From line 1 to line 25 I allocate global memory.
Line 26 to 47 is the main loop to call my kernel function cuda_fitting, which is an external c wrapper invoking global function defined in .cu file. The grid dimension is dynamically calulated and then used in cuda_fitting function. In each cycle cuda_fitting function is invoked twice with around 800 kernels launched. I assume compiler automatically release and reused registers every time when cuda_fitting function returns. But in reality after 3 cycles I have register spilling problem exactly in the same way as I launched 2400 kernels in the same time!

Questions seeking assistance with debugging or optimization should include a minimal complete example that reproduces the issue of interest. In other words, code that others can cut from the forum post, paste into their favorite editor or IDE, compile and run to locally reproduce whatever the issue at hand is.

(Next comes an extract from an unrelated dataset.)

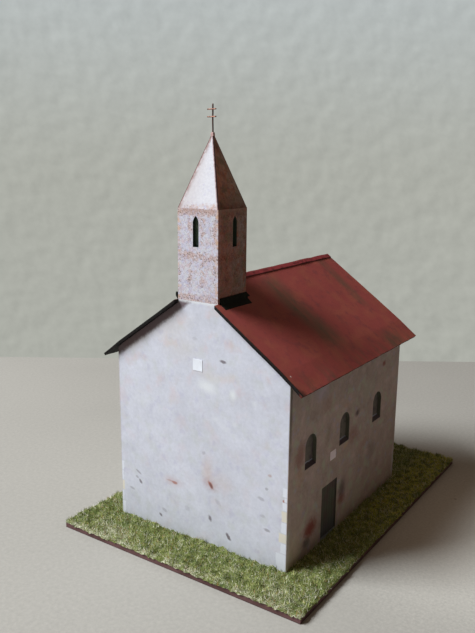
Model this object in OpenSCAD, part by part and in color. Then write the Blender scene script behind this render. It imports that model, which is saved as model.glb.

Think about collaborative internet debugging / tuning like getting your car fixed. A car mechanic needs access to the entire vehicle in order to reproduce the customer issue before they can diagnose and fix the problem. Showing up at the mechanics with a quarter of a car (“I think the problem is in the driver-side front of the car, so I brought that portion”) and describing the rest of the car to them generally won’t work.

I second what njuffa said. The above statement doesn’t make sense to me. register spills are something that are observable/detectable/identifiable at compile time. Whether or not registers are spilled has nothing to do with when and how often you call kernels. If a kernel is going to spill registers, you know that will happen when you compile the kernel. If it is going to spill registers, it will do so every time you call the kernel, assuming the relevant code paths are executed by the kernel.

Perhaps I didn’t really understand what register spilling means and wrongly used jargon. My problem is if I launch more than 2400 kernels in the same time the kernel function doesn’t execute and the host code is forced to terminate without any error message thrown out. Only when I decrease the number of kernels does the code execute successfully. Therefore I just segmented my data and calculate each segment (800 kernels per segment) stepwise in a for loop. But my code will be forced to quit after 2400 calculations either I stepwise launch 800 kernels three times or launch 2400 kernels for one time. I have solved this problem by resetting device and re-allocate global memory at the end of each loop. There must be other elegant way to solve this problem. It is highly device dependent that if I use a more powerful GPU this problem won’t occur. That is why I think the problem is related to register spilling in the first place. Do you have any clue to this problem?

No I don’t have any clue without seeing a complete example. When posting code, please don’t use a numbered list like you have shown. A simple set of instructions are as follows:

  • copy and paste your code into the edit window
  • select the code
  • click the </> button at the top of the edit pane
  • save your edits